Brexit showed us the lengths to which the right wing of our country would go to achieve a political end even they themselves had little grasp of. They manipulated a base level of intolerance, promising a greater level of control. But as it transpires, they are now in control of a destiny no one particularly relishes. Uribe is in a similar position, albeit with far higher stakes. It’s widely known that the FARC were by no means united in their willingness to lay down arms before the referendum, and it is clear that the provocation of the ‘no’ vote and further negotiation may tip many already sceptical FARC members over the edge. This is an unthinkable situation, and would most likely lead to further violence. It has been speculated, however, that this is precisely what Uribe wants – an excuse to return to his policy of total war against the FARC, and his triumphant return to the Casa de Nariño in the 2018 election as a result. While it is difficult to foresee such events, it is certainly not impossible. Just as with Post-Brexit Britain, it is vital that Santos renegotiates carefully in order to establish a peace deal that not only fosters peace, but also ensures a bloodless transition.
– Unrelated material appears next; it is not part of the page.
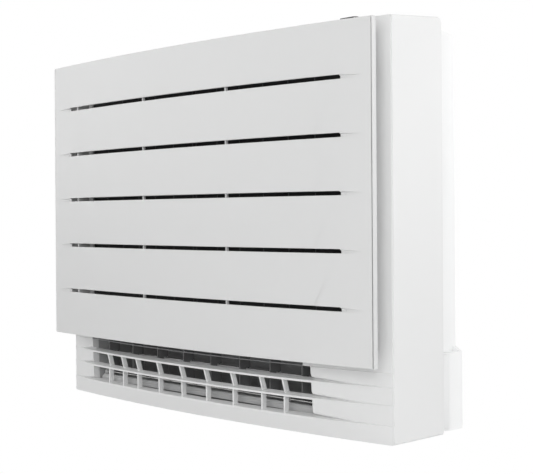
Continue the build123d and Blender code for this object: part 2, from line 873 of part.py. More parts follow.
def return_bend(x, y, z_low, z_high, side):
    """Half-ring tube that joins two coil tubes."""
    r = (z_high - z_low) / 2
    x_face = x - side * (sheet + 0.05)
    legs = bend_reach + sheet
    path = Polyline((x_face, y, z_low), (x_face + side * legs, y, z_low))
    arc = ThreePointArc(
        (x_face + side * legs, y, z_low),
        (x_face + side * (legs + r), y, (z_low + z_high) / 2),
        (x_face + side * legs, y, z_high),
    )
    back = Polyline((x_face + side * legs, y, z_high), (x_face, y, z_high))
    start = Plane(origin=(x_face, y, z_low), z_dir=(side, 0, 0))
    return sweep(start * Circle(tube_r), path=Wire([path.edge(), arc.edge(), back.edge()]))


def make_coil_return_bends():
    x0, x1, z0, z1 = coil_span()
    levels = tube_levels()
    bends = []
    for y in tube_rows():
        for number in range(0, coil_tubes - 1, 2):
            bends.append(return_bend(x0, y, levels[number], levels[number + 1], -1))
        for number in range(1, coil_tubes - 1, 2):
            bends.append(return_bend(x1, y, levels[number], levels[number + 1], 1))
    return Compound(children=bends)


# ---------------------------------------------------------------- pipes and drain
def pipe(points, radius, bend):
    route = FilletPolyline(*points, radius=bend)
    start = Plane(origin=points[0], z_dir=Vector(points[1]) - Vector(points[0]))
    return sweep(start * Circle(radius), path=route)


def pipe_route(y, x_fall, low, x_end):
    x0, x1, z0, z1 = coil_span()
    rise = tube_levels()[0]
    return [
        (x1 + rest_gap, y, rise),
        (x_fall, y, rise),
        (x_fall, y, low),
        (x_end, y, low),
        (x_end, seam_y + 20, low),
    ]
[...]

Given the harsh realities of war, we must be careful not to equate the idea of forgiveness with that of a peaceful justice. The Colombian people may never be able to forgive the FARC, but it has become clear that they can, and want to, forgive war and live in peace. It is this difficult but ultimately redeeming compromise that the right wing have sabotaged – much like the Brexiteers, who capitalised on working class frustrations. While we can hope Colombia should still be able to achieve peace, and the UK may well withstand the storm of Brexit, it is the Right who are really losing. Their desperation for preservation holds our idea of humanity hostage, but in reality they will prove unable to corrupt the transcendent progress that Santos and others continue to fight for.